Funziona talmente tanto che una ventina d’anni dopo, cioè dagli inizi dei Duemila, Italesse decide di “spostare gradualmente parte dell’offerta verso il mondo della ristorazione e infine verso il consumatore finale, di nuovo anche grazie ai produttori di vino, che ci hanno in effetti aiutati a educare e fare evolvere il consumatore, diventato più colto e pure più esigente anche grazie a quello che vede nei ristoranti, nelle trasmissioni televisive o durante eventi come il Merano WineFestival”, ci ha detto ancora Barducci. 

Bicchieri fatti per aromi e caratteristiche

Oggi Italesse destina più o meno il 10% della produzione al mercato consumer (a noi, alle famiglie, ai clienti finali) ma la percentuale è destinata a crescere: “Nei prossimi anni vogliamo spostarci maggiormente in questa direzione, perché è il modo migliore e più diretto per allargare ulteriormente la conoscenza del marchio”, ci ha anticipato Barducci.

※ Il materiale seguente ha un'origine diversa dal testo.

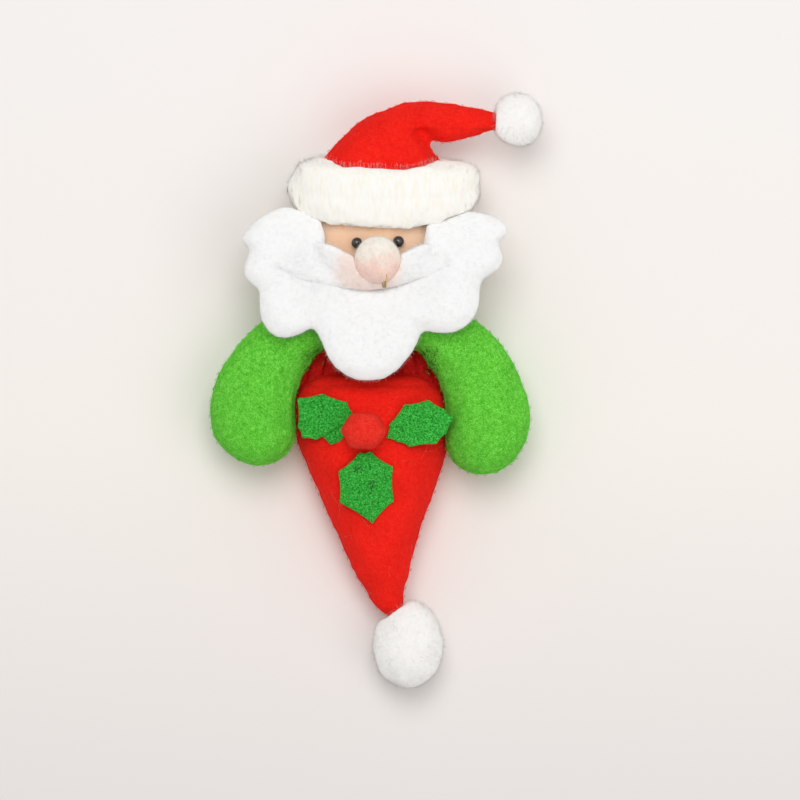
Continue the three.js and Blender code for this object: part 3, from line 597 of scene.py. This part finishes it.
def seam_lip(height, place, out, width=0.9 * MM, lip=0.5 * MM):
    """Along the side seam the two panels stand out a little and are drawn in beside it."""
    away = abs(place.z - height) / width
    facing = 1 - abs(out.z)
    return facing * (lip * math.exp(-away * away) - 0.5 * lip * math.exp(-((away - 2.2) ** 2)))


def stitches(name, piece, height, spacing, length, seed):
    """Whip stitches over the side seam, from one panel to the other."""
    bm = bmesh.new()
    bm.from_mesh(piece.data)
    bm.normal_update()
    near = [v for v in bm.verts if abs(v.co.z - height) < 0.6 * MM and abs(v.normal.z) < 0.7]
    rng = random.Random(seed)
    rng.shuffle(near)
    chosen = []
    for vert in near:
        if all((vert.co.xy - other.xy).length > spacing for other, _ in chosen):
            chosen.append((vert.co.copy(), vert.normal.copy()))
    bm.free()

    def lean(place, out, rng):
        along = Vector((0, 0, 1)).cross(out).normalized()
        return Vector((0, 0, 1)) + along * 0.5 + out * 0.15

    over = [(Vector((p.x, p.y, height - length / 2)) + n * 0.12 * MM, n) for p, n in chosen]
    return grow(name, over, [strand(0.06, 0.0, 3, 0.7)], length, seed, lean, sink=0)


BODY_SEAM = 11 * MM
BODY_NODES = ("body_front_panel", "body_back_panel", "body_filling")
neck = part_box("body_filling")[1].y + 1.5 * MM

body_cone = soft_copy("body_cone", BODY_NODES, voxel=2 * MM, smoothing=4)
inflate(body_cone, cap=1.0 * MM)
refine(body_cone)


def body_relief(place, out):
    depth = crease(place, neck - 3.2 * MM, 1.1 * MM, 0.5 * MM) if out.z > 0.2 else 0
    ripple = lumps(7 * MM, 0.5 * MM, 1)(place, out) + lumps(3 * MM, 0.16 * MM, 2)(place, out)
    return depth + ripple + seam_lip(BODY_SEAM, place, out)


displace(body_cone, body_relief)
rest_flat(body_cone)
body_stitches = stitches("body_stitches", body_cone, BODY_SEAM, spacing=2.2 * MM, length=1.7 * MM, seed=3)
rounded(red_felt.coat(body_cone, "red_felt"))
red_thread.coat(body_stitches)
body_nap = nap("body_nap", body_cone, count=11000, length=0.8 * MM, seed=11)
red_hair.coat(body_nap, "red_felt")
for piece in (body_cone, body_nap, body_stitches):
    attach(piece, "body")


# Arms

ARM_SEAM = 18 * MM

arms = {}
for side, seed in (("left", 21), ("right", 22)):
    nodes = [f"{side}_arm_{part}" for part in ("front_panel", "back_panel", "filling")]
    arm = arms[side] = soft_copy(f"{side}_arm", nodes, voxel=2 * MM, smoothing=4)
    inflate(arm, cap=0.9 * MM)
    refine(arm)
    ripple = lumps(9 * MM, 0.55 * MM, seed)
    displace(arm, lambda p, n: ripple(p, n) + seam_lip(ARM_SEAM, p, n))
    sewn = stitches(f"{side}_arm_stitches", arm, ARM_SEAM, spacing=2.4 * MM, length=1.8 * MM, seed=seed)
    fuzz = nap(f"{side}_arm_nap", arm, count=11000, length=0.8 * MM, seed=seed)
    rounded(lime_felt.coat(arm, "lime_felt"))
    lime_felt.coat(fuzz, "lime_felt")
    lime_thread.coat(sewn)
    for piece in (arm, fuzz, sewn):
        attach(piece, f"{side}_arm")


# Collar

COLLAR_PLEATS = 12
COLLAR_THICK = 1.2 * MM
COLLAR_TUCK = 5 * MM  # the strip's lower edge is tucked under the rounded top of the body


def pleated_collar():
    """A strip of felt, gathered in pleats at the neck and tucked up behind the head."""
    low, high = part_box("collar")
    top = high.y - 2 * MM
    bottom = low.y - COLLAR_TUCK
    bm = bmesh.new()
    bmesh.ops.create_grid(bm, x_segments=272, y_segments=20, size=1)
    for vert in bm.verts:
        across, up = vert.co.x, (vert.co.y + 1) / 2
        half = high.x * (1.12 - 0.38 * up)
        wave = math.sin(0.5 * math.pi * COLLAR_PLEATS * across + 1.1 * math.sin(5 * across))
        fold = 1 - 2 * (1 - abs(wave)) ** 3
        deep = (1.8 + 0.6 * noise.noise(Vector((across * 3, up * 2, 4)))) * MM
        sway = 0.5 * MM * noise.noise(Vector((across * 6, up * 3, 1)))
        vert.co = Vector((
            across * half + sway,
            bottom + up * (top - bottom),
            low.z + 1.9 * MM + fold * deep * (0.55 + 0.45 * up) + 0.4 * sway,
        ))
    piece = new_piece("pleated_collar", bm)
    thick = piece.modifiers.new("thick", "SOLIDIFY")
    thick.thickness = COLLAR_THICK
    thick.offset = 0
    apply_modifiers(piece)
    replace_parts(piece, "collar")
    return piece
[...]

In questo modo, l’azienda cerca di mettere a frutto l’esperienza maturata con il progetto Senses, che qualche anno fa l’ha portata a produrre linee di bicchieri di forma e dimensioni diverse e pensate per esaltare gli aromi e le proprietà organolettiche del vino: “Negli anni si è un po’ confuso il feeling sensoriale del vetro, il fatto che il bicchiere di qualità debba essere per forza leggero e sottile, con la sua funzionalità e con quello che è il suo scopo finale - ci ha spiegato Barducci - Abbiamo deciso di andare oltre  i cosiddetti calici varietali (fatti per intere famiglie di vini, ndr), perché è impossibile avere un bicchiere che vada bene per tutti i barbera, per tutti gli chardonnay o per tutte le varianti di nebbiolo, e invece li facciamo per caratteristiche”.

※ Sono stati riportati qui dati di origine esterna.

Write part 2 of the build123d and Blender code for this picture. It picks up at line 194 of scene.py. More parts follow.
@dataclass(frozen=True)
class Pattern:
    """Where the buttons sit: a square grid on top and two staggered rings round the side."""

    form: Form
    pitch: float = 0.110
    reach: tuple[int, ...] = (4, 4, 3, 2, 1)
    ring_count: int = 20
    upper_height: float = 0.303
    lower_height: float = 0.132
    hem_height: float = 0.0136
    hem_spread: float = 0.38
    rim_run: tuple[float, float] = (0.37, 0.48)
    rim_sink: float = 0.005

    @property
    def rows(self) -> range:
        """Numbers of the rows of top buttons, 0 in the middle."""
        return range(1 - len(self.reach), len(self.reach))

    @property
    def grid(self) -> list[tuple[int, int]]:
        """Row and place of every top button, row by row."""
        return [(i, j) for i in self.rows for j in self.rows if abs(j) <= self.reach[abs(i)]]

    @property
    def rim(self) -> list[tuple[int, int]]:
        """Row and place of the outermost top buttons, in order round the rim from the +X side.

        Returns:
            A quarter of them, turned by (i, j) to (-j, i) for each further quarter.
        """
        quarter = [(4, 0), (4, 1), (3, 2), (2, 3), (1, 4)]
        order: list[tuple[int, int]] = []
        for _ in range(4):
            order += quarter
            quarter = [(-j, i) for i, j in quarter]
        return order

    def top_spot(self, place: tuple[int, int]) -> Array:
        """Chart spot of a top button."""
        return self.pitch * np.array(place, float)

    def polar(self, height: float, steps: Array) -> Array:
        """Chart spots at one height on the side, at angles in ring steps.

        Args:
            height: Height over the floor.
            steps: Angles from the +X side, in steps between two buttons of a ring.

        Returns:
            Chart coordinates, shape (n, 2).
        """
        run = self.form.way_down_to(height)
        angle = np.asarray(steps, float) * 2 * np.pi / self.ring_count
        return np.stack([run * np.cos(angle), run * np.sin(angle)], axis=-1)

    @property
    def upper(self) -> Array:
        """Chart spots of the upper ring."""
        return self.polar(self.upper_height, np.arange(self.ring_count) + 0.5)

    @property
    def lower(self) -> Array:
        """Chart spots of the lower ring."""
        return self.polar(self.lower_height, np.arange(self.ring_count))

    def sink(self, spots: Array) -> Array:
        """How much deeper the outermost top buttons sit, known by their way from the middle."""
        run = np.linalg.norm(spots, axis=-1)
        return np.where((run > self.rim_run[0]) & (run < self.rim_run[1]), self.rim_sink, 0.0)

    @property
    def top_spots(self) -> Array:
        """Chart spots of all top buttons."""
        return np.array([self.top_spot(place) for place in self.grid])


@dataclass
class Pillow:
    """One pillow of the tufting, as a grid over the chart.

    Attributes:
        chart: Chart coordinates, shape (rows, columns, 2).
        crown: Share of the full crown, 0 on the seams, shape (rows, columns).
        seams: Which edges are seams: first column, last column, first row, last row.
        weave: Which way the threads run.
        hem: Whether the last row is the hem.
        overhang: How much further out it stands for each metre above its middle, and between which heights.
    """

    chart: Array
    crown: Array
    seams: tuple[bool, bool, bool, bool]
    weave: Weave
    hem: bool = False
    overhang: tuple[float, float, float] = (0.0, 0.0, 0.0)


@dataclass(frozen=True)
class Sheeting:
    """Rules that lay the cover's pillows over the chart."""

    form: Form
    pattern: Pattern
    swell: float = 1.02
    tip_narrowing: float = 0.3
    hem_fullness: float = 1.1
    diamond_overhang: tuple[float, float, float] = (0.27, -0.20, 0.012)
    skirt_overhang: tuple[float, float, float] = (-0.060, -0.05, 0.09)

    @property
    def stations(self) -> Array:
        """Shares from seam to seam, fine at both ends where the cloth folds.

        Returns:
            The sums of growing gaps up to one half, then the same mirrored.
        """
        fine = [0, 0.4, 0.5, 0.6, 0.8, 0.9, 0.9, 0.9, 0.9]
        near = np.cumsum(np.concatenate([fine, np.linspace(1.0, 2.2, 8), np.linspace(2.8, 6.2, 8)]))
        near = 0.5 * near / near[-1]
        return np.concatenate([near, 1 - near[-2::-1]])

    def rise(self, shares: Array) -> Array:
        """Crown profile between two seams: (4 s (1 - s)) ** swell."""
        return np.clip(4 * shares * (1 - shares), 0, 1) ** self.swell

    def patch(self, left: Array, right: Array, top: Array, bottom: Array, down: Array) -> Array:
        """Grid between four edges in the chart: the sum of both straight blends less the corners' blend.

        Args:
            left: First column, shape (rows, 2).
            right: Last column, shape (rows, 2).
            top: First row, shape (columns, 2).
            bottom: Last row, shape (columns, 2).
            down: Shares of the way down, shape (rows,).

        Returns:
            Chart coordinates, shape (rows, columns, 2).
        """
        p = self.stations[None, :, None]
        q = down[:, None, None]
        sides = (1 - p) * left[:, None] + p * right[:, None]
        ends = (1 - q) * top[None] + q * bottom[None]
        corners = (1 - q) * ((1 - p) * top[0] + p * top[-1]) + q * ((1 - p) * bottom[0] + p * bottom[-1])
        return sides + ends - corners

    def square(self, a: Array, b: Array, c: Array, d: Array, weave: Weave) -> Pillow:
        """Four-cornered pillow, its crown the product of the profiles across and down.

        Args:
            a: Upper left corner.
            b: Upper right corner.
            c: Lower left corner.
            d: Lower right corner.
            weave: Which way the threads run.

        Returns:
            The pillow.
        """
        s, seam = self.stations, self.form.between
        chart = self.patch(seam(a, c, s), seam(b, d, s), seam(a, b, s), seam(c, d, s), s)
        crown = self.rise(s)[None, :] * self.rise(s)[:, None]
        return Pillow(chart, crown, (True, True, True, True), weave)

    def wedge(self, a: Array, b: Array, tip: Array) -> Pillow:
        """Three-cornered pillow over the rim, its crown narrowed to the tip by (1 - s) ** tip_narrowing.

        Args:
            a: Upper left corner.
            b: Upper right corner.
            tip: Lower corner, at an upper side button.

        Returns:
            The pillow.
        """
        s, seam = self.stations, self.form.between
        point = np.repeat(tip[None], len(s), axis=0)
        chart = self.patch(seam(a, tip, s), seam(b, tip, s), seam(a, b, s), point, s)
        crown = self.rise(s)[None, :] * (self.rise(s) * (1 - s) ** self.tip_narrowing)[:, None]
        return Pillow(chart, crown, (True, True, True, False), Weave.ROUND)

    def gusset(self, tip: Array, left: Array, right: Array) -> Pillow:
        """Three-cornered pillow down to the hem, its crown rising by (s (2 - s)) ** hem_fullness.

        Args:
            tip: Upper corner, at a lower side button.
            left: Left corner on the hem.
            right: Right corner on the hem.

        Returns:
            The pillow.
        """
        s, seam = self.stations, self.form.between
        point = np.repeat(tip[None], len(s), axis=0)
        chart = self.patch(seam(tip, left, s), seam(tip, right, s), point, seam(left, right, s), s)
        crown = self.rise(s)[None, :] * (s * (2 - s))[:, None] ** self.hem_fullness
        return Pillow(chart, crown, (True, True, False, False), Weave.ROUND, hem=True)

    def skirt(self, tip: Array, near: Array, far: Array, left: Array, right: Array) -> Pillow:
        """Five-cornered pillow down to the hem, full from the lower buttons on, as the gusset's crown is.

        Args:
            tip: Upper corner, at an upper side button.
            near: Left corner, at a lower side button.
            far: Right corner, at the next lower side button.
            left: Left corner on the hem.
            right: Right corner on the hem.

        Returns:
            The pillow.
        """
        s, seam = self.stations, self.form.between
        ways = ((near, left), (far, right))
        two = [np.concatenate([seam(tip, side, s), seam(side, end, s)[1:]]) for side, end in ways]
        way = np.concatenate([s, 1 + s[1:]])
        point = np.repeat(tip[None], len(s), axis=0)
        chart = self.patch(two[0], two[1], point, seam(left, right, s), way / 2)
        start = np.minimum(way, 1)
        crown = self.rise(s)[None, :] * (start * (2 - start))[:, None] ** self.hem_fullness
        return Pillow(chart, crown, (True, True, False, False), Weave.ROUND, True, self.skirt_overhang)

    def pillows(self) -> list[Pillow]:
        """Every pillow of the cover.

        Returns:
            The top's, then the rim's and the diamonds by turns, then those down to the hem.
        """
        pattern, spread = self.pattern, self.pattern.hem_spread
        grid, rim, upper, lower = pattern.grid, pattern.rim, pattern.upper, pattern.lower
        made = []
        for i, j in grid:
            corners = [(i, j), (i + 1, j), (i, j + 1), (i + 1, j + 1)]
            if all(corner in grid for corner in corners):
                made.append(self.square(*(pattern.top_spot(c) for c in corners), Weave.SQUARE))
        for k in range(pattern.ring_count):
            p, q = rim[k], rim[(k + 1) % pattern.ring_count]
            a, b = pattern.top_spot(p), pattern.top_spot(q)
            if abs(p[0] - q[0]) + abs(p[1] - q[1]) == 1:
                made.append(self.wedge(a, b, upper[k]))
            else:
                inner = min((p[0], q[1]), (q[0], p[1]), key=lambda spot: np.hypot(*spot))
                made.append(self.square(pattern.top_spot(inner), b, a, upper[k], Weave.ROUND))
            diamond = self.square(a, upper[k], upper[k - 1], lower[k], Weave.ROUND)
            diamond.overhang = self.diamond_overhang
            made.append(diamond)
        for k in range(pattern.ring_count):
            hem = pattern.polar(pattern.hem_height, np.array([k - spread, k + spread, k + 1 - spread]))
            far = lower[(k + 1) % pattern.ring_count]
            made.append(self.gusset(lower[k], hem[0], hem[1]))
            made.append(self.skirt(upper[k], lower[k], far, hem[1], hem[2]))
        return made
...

Come detto, significa che sono progettati per esaltare l’unicità di ogni singolo vino, a seconda che siano morbidi, fruttati, liquorosi e così via: “Questo ci ha fra l’altro permesso di riuscire ad avere calici di altissima qualità dedicati a vini unici e inconfondibili, come quelli per il Brunello di Montalcino o per il Vermentino di Sardegna, che sono già in vendita, o per Barolo e Amarone, che arriveranno nei prossimi mesi”. 

Un oggetto delicato fatto con delicatezza

Questi calici sono quelli che Italesse definisce “di alta gamma” o High Performance e stanno appunto al vertice della sua produzione, che è distribuita su 3 linee: più sotto c’è la famiglia Professional e più sotto ancora ci sono quelli per l’uso di tutti i giorni.

Le differenze di prezzo possono essere anche significative: una confezione da 6 bicchieri entry level costa intorno ai 50 euro, per quelli Professional si sale sui 65-70 e quelli High Performance sugli 80-90 euro in versione meccanica e sui 20-40 euro, per singolo bicchiere però, per i soffiati.

Barducci ci ha chiarito che “la produzione viene fatta in modi diversi e in stabilimenti diversi a seconda del tipo di bicchiere che si vuole ottenere”. Un dato che ovviamente influisce sui costi anche perché “nel mondo della vetreria c’è poco spazio di manovra” quando si parla di sostenibilità e di essere gentili con l’ambiente. È una difficoltà oggettiva perché “se vuoi produrre calici fini o finissimi, il materiale da usare è unicamente il vetro di altissima qualità, non puoi usare scarti, vetro di recupero o riciclato. Ad ogni modo sin dalla sua fondazione Italesse ha scelto il miglior vetro togliendo però il piombo perché nocivo per l'uomo e per l’ambiente."

Ciò non significa che Italesse non stia attenta a questi aspetti:  “Compensiamo con altro e ci diamo da fare su altri fronti - ci hanno spiegato - Non usiamo vetro riciclato, ma il nostro vetro sì che si può riciclare e può avere una seconda vita; siamo stati fra i primi a produrre vasche e secchielli per le bottiglie con materiali di recupero, come tralci di vite o avanzi del sughero usato per i tappi; abbiamo iniziato a ridurre sensibilmente la percentuale di plastica presente nelle confezioni dei nostri prodotti”. E anche “nel nuovo stabilimento in costruzione vicino a Trieste, di fronte a quello dove siamo ora, verranno installati 2mila metri quadrati di pannelli solari”. Che ci sembra un bel modo per fare sì che la produzione dei bicchieri, che sono insieme importantissimi e delicatissimi, sia ancora più delicata con la natura.